信者となることと、弟子になることとは異なります。
恵みに応答する信仰により私たちは救いをいただきますが、
もし救われた者が弟子として歩みたいのであれば、
それは自己犠牲の道を覚悟せねばなりません。
ここで動詞の時制に注目してみましょう。
アオリスト時制(決断・ある瞬間に完成される行為)が、
「捨てる」(=自己否定であり自己中心をやめること)と
「十字架を負う」(=神に自己意思を全面的に承服させること)に使われてます。
そして、現在形時制(継続・現在も繰り返される行為)が、
「ついて来なさい」(=日々の実践で神の御心を歩むこと)に使われています。
これら動詞の使い方から教えられることは、
自己の意思や願望などの執着を全面的に主におささげする献身の行為は、
生涯のどこかで明確に決断せねばならないというものです。
その後は、
生活の至る場面でその献身の選択を繰り返すのが弟子の歩みであることです。
人は、たとい全世界を手に入れても、
まことのいのちを損じたら、何の得がありましょう。 (16:26)
この聖句は、
日本へ宣教にやって来たフランシスコ・ザビエルが若い時に神への献身を決意するに至ったものとして有名です。

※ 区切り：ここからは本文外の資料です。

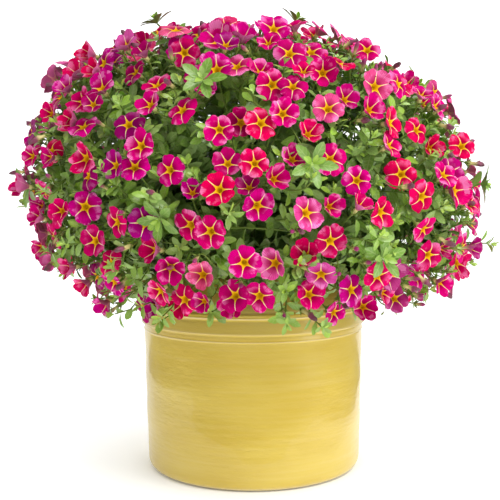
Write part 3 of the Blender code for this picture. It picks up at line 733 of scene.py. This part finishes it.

彼が上陸した鹿児島の港には御影石の記念碑が置かれてあり、
その石碑にこの聖句が刻まれてありました。
彼が万里の波濤を越え来日し、いのちを捧げたがゆえに、
戦国時代の多くの日本人がまことのいのちを見出したのです。
歴史に名を残したからでなく、
主に従った献身の生涯ゆえに、
来たる世にあっても彼には大いなる報いが約束されていることでしょう。
使徒パウロは、殉教する直前に次の言葉を残しています。
「今からは、義の栄冠が私のために用意されているだけです。
かの日には、正しい審判者である主が、それを私に授けてくださるのです。
私だけでなく、主の現れを慕っている者には、
だれにでも授けてくださるのです 」(2テモテ4:8 )
「義の栄冠」という報いは、
ザビエルやパウロといった功労者だけに備えられたものではないのです。
「主の現れを慕っている者にはだれにでも授け」られるものです。
栄光の報いを目指して、弟子としての道を進もうではありませんか。